Timeline Expectations: How Long It Really Takes From Application to Offer
Timelines vary by company and clearance requirements, yet there are patterns. Across the market, the median time to hire reported by HR bodies has hovered around several weeks, with technical roles often taking longer because of hands-on tests and multi-panel on-sites. SHRM’s latest recruiting benchmarks give a sense of what employers track and the cycle times they measure, which is useful framing when you plan your search and hold companies accountable for updates. Use their data as a reference point, not a stopwatch. It tells you that a four to six week journey from application to offer is normal for many technical roles, and that longer cycles usually indicate extra assessments or approvals.
What does that mean for you? Set expectations with recruiters on day one. Ask for a rough sequence of steps and the target timeframe between each. If a company goes quiet past the agreed date, a simple, respectful nudge is fine. The best teams will either move you forward or explain the delay. If you are managing multiple processes, tell each company where you stand. Transparency keeps goodwill intact and can accelerate final steps when timelines collide.
Negotiation Tactics That Build Trust and Improve Outcomes
Good negotiation starts long before the offer. Keep notes on what matters to you. Know your minimum base, your preferred range, and the tradeoffs you will accept for scope, title, and equity. When an offer arrives, pause for a day to read everything slowly. Then ask thoughtful questions. If you have competing offers, share that you are comparing options without playing games. The concept of BATNA is useful here. That’s short for best alternative to a negotiated agreement, and it is the anchor that keeps you calm. The Program on Negotiation at Harvard summarizes a simple process for identifying and improving your BATNA so you negotiate from clarity, not anxiety. Read their guidance and apply it to your situation.
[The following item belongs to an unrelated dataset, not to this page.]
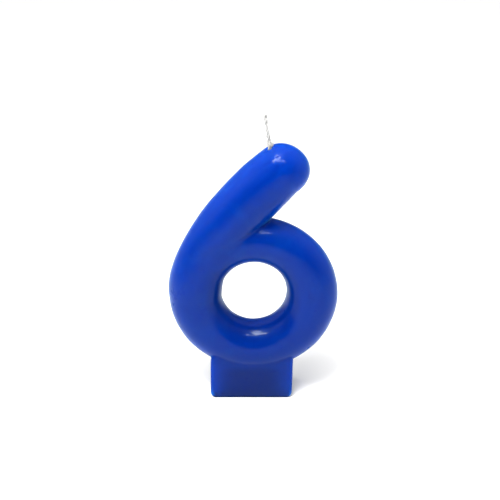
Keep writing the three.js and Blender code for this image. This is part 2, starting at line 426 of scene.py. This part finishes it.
def material(name):
    m = bpy.data.materials.new(name)
    m.use_nodes = True
    nt = m.node_tree
    nt.nodes.clear()
    out = nt.nodes.new("ShaderNodeOutputMaterial")
    bsdf = nt.nodes.new("ShaderNodeBsdfPrincipled")
    nt.links.new(bsdf.outputs[0], out.inputs[0])
    return m, nt, bsdf


def node(nt, kind, **settings):
    n = nt.nodes.new(kind)
    for k, v in settings.items():
        setattr(n, k, v)
    return n


def coords(nt):
    return node(nt, "ShaderNodeTexCoord").outputs["Object"]


def noise(nt, vector, scale, detail=2.0, rough=0.5, distortion=0.0):
    n = node(nt, "ShaderNodeTexNoise")
    n.inputs["Scale"].default_value = scale
    n.inputs["Detail"].default_value = detail
    n.inputs["Roughness"].default_value = rough
    n.inputs["Distortion"].default_value = distortion
    nt.links.new(vector, n.inputs["Vector"])
    return n.outputs["Fac"]


def ramp(nt, value, stops, interpolation="LINEAR"):
    r = node(nt, "ShaderNodeValToRGB")
    r.color_ramp.interpolation = interpolation
    e = r.color_ramp.elements
    while len(e) > 1:
        e.remove(e[-1])
    e[0].position, e[0].color = stops[0][0], (*stops[0][1], 1) if len(stops[0][1]) == 3 else stops[0][1]
    for pos, col in stops[1:]:
        k = e.new(pos)
        k.color = (*col, 1) if len(col) == 3 else col
    nt.links.new(value, r.inputs["Fac"])
    return r.outputs["Color"]


def grey(v):
    return (v, v, v)


def maths(nt, op, a, b=None, clamp=False):
    n = node(nt, "ShaderNodeMath", operation=op, use_clamp=clamp)
    for i, v in enumerate((a, b)):
        if v is None:
            continue
        if isinstance(v, (int, float)):
            n.inputs[i].default_value = v
        else:
            nt.links.new(v, n.inputs[i])
    return n.outputs[0]


def mix_rgb(nt, fac, a, b, blend="MIX"):
    n = node(nt, "ShaderNodeMix", data_type="RGBA", blend_type=blend)
    for key, v in (("Factor", fac), ("A", a), ("B", b)):
        sock = [s for s in n.inputs if s.name == key and s.enabled][0]
        if isinstance(v, (int, float)):
            sock.default_value = v
        elif isinstance(v, tuple):
            sock.default_value = (*v, 1.0) if len(v) == 3 else v
        else:
            nt.links.new(v, sock)
    return [s for s in n.outputs if s.enabled][0]


def bump(nt, height, strength, distance, normal=None):
    b = node(nt, "ShaderNodeBump")
    b.inputs["Strength"].default_value = strength
    b.inputs["Distance"].default_value = distance
    nt.links.new(height, b.inputs["Height"])
    if normal is not None:
        nt.links.new(normal, b.inputs["Normal"])
    return b.outputs["Normal"]


# ------------------------------------------------------------------ wax

WAX_COLOR = (0.0001, 0.0185, 0.214)
WAX_DEEP = (0.0001, 0.0168, 0.199)
# the dark blue that the painted shade mixes into the wax
WAX_PAINTED_SHADE = (0.0002, 0.0060, 0.094)
WAX_BLOOM = (0.01, 0.17, 0.62)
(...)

Keep tone steady and specific. Rather than saying I need more, try something like this: “Given the scope and the on-call rotation, I am targeting 170 base and 15 percent bonus. If you can meet me there, I am ready to accept.” If they cannot move base, ask about a sign-on paid at start and at month twelve, a title that matches expectations by level, or a six month compensation review tied to written goals. The best outcomes come from clear requests and a willingness to trade where it makes sense.
Equity and Offer Mechanics: Read the Fine Print Before You Celebrate
Base and bonus are easy to compare. Equity takes work. Ask what type of options you are being granted, how vesting works, and what happens if you leave. In the United States, many private companies issue incentive stock options, which have specific tax treatment, and report exercises on IRS Form 3921. The IRS maintains the official guidance on the form and the instructions for employers. Read the summary pages so you can ask grounded questions about timing, taxes, and paperwork. If you want a plain language refresher on employee stock plans, the SEC’s investor education pages are written for non-lawyers and help you translate terms in your grant.
If you are weighing two offers with different mixes of cash and equity, translate each into a one year and two year picture. Consider vesting cliffs, potential refresh grants, and whether the company offers a tender or secondary program that creates liquidity before a major exit. Ask what percentage of the fully diluted company your grant represents and how dilution is handled in future rounds. A steady, curious tone keeps this productive. You are not grilling anyone. You are trying to understand the value of what you are being asked to trade your time for.
Communication With Recruiters and Hiring Managers: How to Keep Momentum
Momentum matters in interview loops. Reply within a business day when possible, and suggest times that make scheduling easy. After each round, send a short note that thanks the panel and highlights one specific thing you learned about the role. If a technical exercise is assigned, return it on the agreed date and include a short readme that explains your approach, tests, and known limitations. Recruiters notice candidates who are easy to coordinate because it signals what you will be like as a teammate. If you need to reschedule, keep the message short and professional, and propose two concrete alternatives. Courtesy compounds in this part of the process.
When you are ready to nudge for an update, lead with context and a reasonable ask. For example: “I enjoyed meeting the team on Tuesday. I am excited about the AMR work, especially the docking behavior discussion. I am managing timelines with two other processes and would value any update you can share on next steps this week.” That tone is firm and respectful. You will get a better response than if you simply demand a decision.
Red Flags and Green Lights I See From the Hiring Side
There are tells I have learned to watch for, and you can see them too. A red flag is a panel that cannot explain how a recent feature moved from design to release. Another is a team that jokes about field service as if it were a lesser job. A third is leadership that will not answer basic questions about runway or customer deployments.
On the other side, a green light is a manager who lights up when talking about a well written design doc, a team that can point to a real rollback that saved a pilot, and engineers who are proud of their technicians. Use your questions to surface these signals. The conversation will feel smoother, and you will walk away with a clear picture of what your Monday mornings will look like if you join.
During one search, a candidate asked a simple but thoughtful question at the end of an onsite: “Who takes responsibility for bridging the gap between simulation success and real-world reliability?” The director smiled and brought the field lead into the conversation by name. The two of them shared a short story about a rare sensor drift during a summer heat wave and how the team collected data, adjusted thresholds, and resolved the issue. That small exchange revealed more about the company’s culture than any polished slide deck ever could.
Putting It All Together: A Simple Plan For the Next Four Weeks
Week one, tune your technical practice against primary sources. Work through a focused path in the ROS 2 tutorials, then build a tiny demo that mirrors the job family you want. Keep notes you can paste into a README. Week two, polish your portfolio and record short clips. Week three, rehearse three work stories using STAR as a loose outline so you can answer behavioral questions without rambling. Week four, draft a negotiation script with your target numbers and a short BATNA note so you are ready when the call comes. Set calendar reminders to check in on processes that have gone quiet, and manage your energy. Search fatigue is real. A steady pace wins in this field.
What I Tell Candidates Right Before They Accept
Right before you say yes, picture a hard week at this company. A bug slips into production, a shipment is late, and a demo for a big customer moved up a day. Do you see leaders who communicate clearly, teammates who share context instead of blame, and a process that falls back to good logs, tests, and a safe rollback? If you can picture that and feel steady, you are looking at a place where you can grow. If you can’t, trust that feeling. In robotics, there is always another team building something worth your time. Your job is to find the one that will respect your craft and make you better.